Life After Berkman and Oswalt

Clearly, the Houston Astros believe it’s time to start over. This summer, they dealt arguably their two most important players, Roy Oswalt and Lance Berkman, and they’re currently 15 games out of first place in the National League Central. They have a less than 1 percent chance of making the playoffs this season.

There’s a small problem with the rebuilding plan, though: their farm system isn’t exactly loaded. Keith Law had them ranked in the bottom three organizations in baseball in that regard last winter.

There’s a good chance that, in the next two seasons, Wandy Rodriguez, Carlos Lee, Hunter Pence and Michael Bourn will join Oswalt and Berkman on their way out to make room for new blood — and Houston will have pick other players to build the franchise around. Can the core the Astros have already assembled lead them to the playoffs, or possibly a championship? It appears unlikely.

Jason Castro, C

Castro has advanced quickly through the Astros’ system, spending less than two years in the minor leagues; he’s known for his defensive abilities behind the plate, but his offensive potential is underwhelming. He batted .265 with four homers this year at Triple-A, and since being called up he’s posted a .568 OPS with an isolated power of .090. That’s weak. He’s only 23, but his glaring lack of pop makes it unlikely he’ll be more than a solid-average big leaguer.

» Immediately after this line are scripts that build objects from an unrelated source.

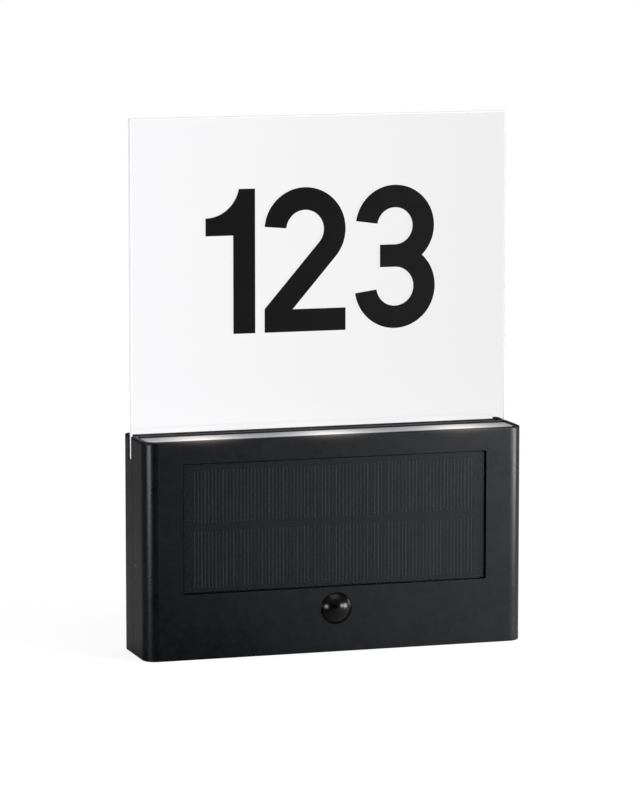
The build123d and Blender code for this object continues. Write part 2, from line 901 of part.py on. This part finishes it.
def contact_plate(side):
    """A contact's flat plate on the bay's end wall, with its tab through the bay's floor."""
    outer_x = side * bay_half_length
    plate_x = sorted((outer_x, outer_x - side * contact_thickness))
    plate = block(plate_x, around(cell_y, contact_half_depth), around(bay_centre_height, contact_half_height))
    tab_y = (bay_outer_y - tab_reach, cell_y)
    return plate + block(plate_x, tab_y, around(bay_centre_height, tab_half_height))


def make_positive_contact():
    dimple_x = (cell_length / 2 + contact_gap, bay_half_length - contact_thickness)
    dimple = rod_x(cell_y, bay_centre_height, dimple_x, contact_dimple_radius)
    dimple = fillet(dimple.edges().sort_by(Axis.X)[0], contact_dimple_radius / 3)
    return contact_plate(1) + dimple


def make_negative_contact():
    """The plate with a bowed leaf that presses on the cell's flat end."""
    root_x = -bay_half_length + contact_thickness
    tip_x = -cell_length / 2 - contact_gap
    low_z = bay_centre_height - contact_half_height
    high_z = bay_centre_height + contact_half_height
    thickness = contact_thickness
    outer = ThreePointArc((root_x, low_z), (tip_x, bay_centre_height), (root_x, high_z))
    inner = ThreePointArc(
        (root_x, high_z - 2 * thickness),
        (tip_x - thickness, bay_centre_height),
        (root_x, low_z + 2 * thickness),
    )
    upper = Line((root_x, high_z), (root_x, high_z - 2 * thickness))
    lower = Line((root_x, low_z + 2 * thickness), (root_x, low_z))
    profile = make_face(outer + upper + inner + lower)
    leaf = Pos(0, cell_y + leaf_half_width, 0) * extrude(Plane.XZ * profile, 2 * leaf_half_width)
    return contact_plate(-1) + leaf


def make_battery_door():
    door = face_block(
        0,
        bay_centre_height,
        2 * (door_half_length - door_clearance),
        2 * (door_half_height - door_clearance),
        (door_inner_y, -door_recess),
        0,
    )
    for x, z in door_screws:
        door = door - rod_y(x, z, (door_inner_y - past, past), door_screw_radius + shank_clearance)
        sink_y = (-door_recess - door_head_height - head_clearance, past)
        door = door - rod_y(x, z, sink_y, door_head_radius + head_clearance)
    return door


def make_door_screws():
    size = (door_screw_radius, door_screw_length, door_head_radius, door_head_height)
    head_y = -door_recess - door_head_height - head_clearance
    return [screw_y(x, z, head_y, *size) for x, z in door_screws]


# ---------------------------------------------------------------- leads
def lead(points, bend):
    """One insulated lead: a round tube along straight runs joined by arcs."""
    route = FilletPolyline(*points, radius=bend)
    start = Vector(*points[0])
    along = Vector(*points[1]) - start
    section = Plane(origin=start, z_dir=along) * Circle(lead_radius)
    return sweep(section, path=route)


def solar_lead(sign):
    """From the back of the solar panel to its connector."""
    shift = sign * lead_spacing / 2
    x = shift - panel_lead_x
    y = connector_y + shift
    z = panel_lead_z + shift
    run_z = connector_top + lead_drop + shift
    plug_x = shift - connector_pitch
    points = [(x, panel_back_y, z), (x, y, z), (x, y, run_z), (plug_x, y, run_z), (plug_x, y, connector_top)]
    return lead(points, lead_bend)


def light_lead(sign):
    """From the light board's underside to its connector."""
    shift = sign * lead_spacing / 2
    x = panel_lead_x + shift
    y = connector_y + shift
    run_z = connector_top + lead_drop + shift
    plug_x = connector_pitch + shift
    points = [(x, y, shelf_top_z), (x, y, run_z), (plug_x, y, run_z), (plug_x, y, connector_top)]
    return lead(points, lead_bend)


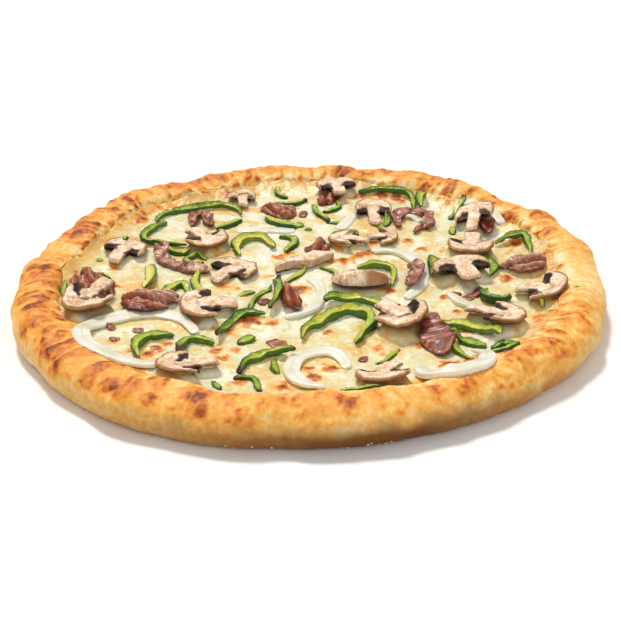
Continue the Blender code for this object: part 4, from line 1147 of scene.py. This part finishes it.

Getty ImagesThe Astros need J.A. Happ to replicate his 2009 in Philly.

J.A. Happ, SP

The prized pig in the Roy Oswalt trade, Happ is hoping to right the ship that is his early career. After being an extreme control pitcher in prior years, Happ has struggled with getting the ball over the plate recently. (His BB/9 innings this year is 5.94, and that’s alarming.) Without any pitches that really fool batters, Happ won’t have a chance in the world if he can’t find his location again.

With his performance in 2009, Happ helped the Phillies get to the World Series, even if his season looked much better than it really was — his 2.93 ERA last year was fueled largely by an absurd .181 BABIP with runners in scoring position. The Astros are counting on Happ to replicate those 2009 numbers, and he probably never will.

Chris Johnson, 3B

Picked by Houston in the fourth round of the 2006 draft, Johnson has Astros fans drooling after his late-June call-up. Johnson has hit well over .300 since his promotion, but most of his success is built on a shaky foundation of a .411 BABIP. While in the majors, Johnson has been striking out more than the league average hitter (23.3 percent), while walking at a clip that is well below league average (4.2 percent). Without big-time power (career .429 slugging percentage in the minors), it is hard to make that skill set work.

Tommy Manzella, SS

Ever since he was selected in the third round by Houston in the 2005 draft, Manzella has had the reputation of being a slick fielder without much of a bat. He’s always flirted with hitting .300 in the minors, but overall wasn’t much with the bat due to a lack of power and a below-average walk rate. To his credit, Manzella kept a respectable strikeout rate throughout the minors, and even hit line drives at a decent rate.

During his brief big league stint this year, Manzella proved the scouts right when it came to the bat, putting up a wOBA of only .229. Manzella’s already 27, and he’s a utility infielder, at best.

Bud Norris, SP

Houston’s sixth-round pick in 2006, Norris has been impressive in the big leagues. Working with a mid-90s fastball and hard-breaking slider, Norris has struck out more than a batter an inning in just under 170 big league frames.

His control needs to improve a bit over the next few years, because 3.83 BB/9 is a tad high, but his ability to miss bats makes him a possible front-of-the-rotation starter.

Brett Wallace, 1B

Acquired from the Toronto Blue Jays at the deadline, Wallace has been a highly touted hitting prospect since his days at Arizona State. Wallace started out as a power-hitting third baseman, but had to be moved to the other corner due to defensive concerns.

No one ever expected Wallace to be a defensive whiz, but he was supposed to hit. Wallace, who’s 24, posted an .868 OPS at Triple-A Las Vegas this year, and while that looks good on the surface, Vegas is one of the most hitter-friendly parks in the minors, and that number isn’t that impressive for a prospect whose only skill is hitting. Since being promoted to Houston, Wallace has a .471 OPS and is striking out in a third of his plate appearances. If he doesn’t figure things out next year, he doesn’t have much value to a big league team.

The bottom line

You build championship teams through a combination of stars and role players — look at any recent World Series winner for documentation of this — and the Astros currently have the role players, but not the stars. GM Ed Wade is going to have to draft carefully for the next few years, or this rebuild will take a long time. He needs to develop a few star-caliber, quickly-rising-through-the-minors guys out of the draft to complement the players above.